The best way of avoiding rip currents is to learn how to avoid them. It is important that you observe the prevailing water conditions when visiting the beach, obey the lifeguards and keep away from the red flag areas.  Remember, if lifeguards can’t see you, they can’t save you.

However, if you visit a beach that does not have an attending lifeguard, the following are visible signs from the shore that will make it easy to identify the existence of rip currents:

  • Areas of choppy waves – resembling the surface of water seen in an agitated washing machine
  • A line of seaweed or floating debris extending seaward – you are witnessing items brought over the sandbar with the waves washing back to sea with rip currents.
  • Cloudy areas of water/sand plumes – may indicate that a rip current is forming as sand is washed from the bottom as water heads seaward.
  • Additionally, a bathing area with potholes, moving sand and a strong movement of water seaward indicates the presence of a rip current.

 

What to do if caught in a rip current?

Remain calm! Panicking will cause unnecessary exhaustion and fatigue; in so doing, increasing your risk of drowning. You should swim parallel to the shore until you are out of the current, then turn and calmly swim to shore.

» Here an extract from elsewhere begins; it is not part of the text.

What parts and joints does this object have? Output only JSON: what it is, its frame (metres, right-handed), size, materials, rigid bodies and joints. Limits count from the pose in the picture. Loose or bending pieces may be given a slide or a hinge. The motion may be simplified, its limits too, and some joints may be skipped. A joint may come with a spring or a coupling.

Do not swim against the rip current - this is dangerous. If someone is caught in the current, floatable items such as cooler covers and boogie boards can be thrown to the person to lend assistance.

Safety tips:

 

  • Learn to swim
  • Generally, it is advised that non-swimmers not bathe beyond waist depth.
  • Bathers should not float for fun on rubber tyres and other inflatables under strong current conditions.
  • Never swim under the influence of alcohol
  • Stay out of the water for at least one hour after consuming a heavy meal.
  • Never swim alone
  • Note the red flags (they indicate dangerous areas to bathe).  
  • Swim between the red/yellow flags (areas for safe bathing). Ask the lifeguards on duty if you are not sure what the flags mean.
  • For maximum safety, swim near a lifeguard
  • Obey all instructions and orders from lifeguards. Local residents usually know of rip currents and other hazards – ask them
  • Be cautious, observant and aware of your surroundings at ALL times
  • Don't assume! Great weather for the beach does not always mean it is safe to swim or even play in the shallows. Rip currents can form on clear and sunny days.
  • If in doubt, DO NOT go in!

 

References:

Institute of Marine Affairs, 2013. A Guide to the Beaches and Bays of Trinidad and Tobago. Second Ed.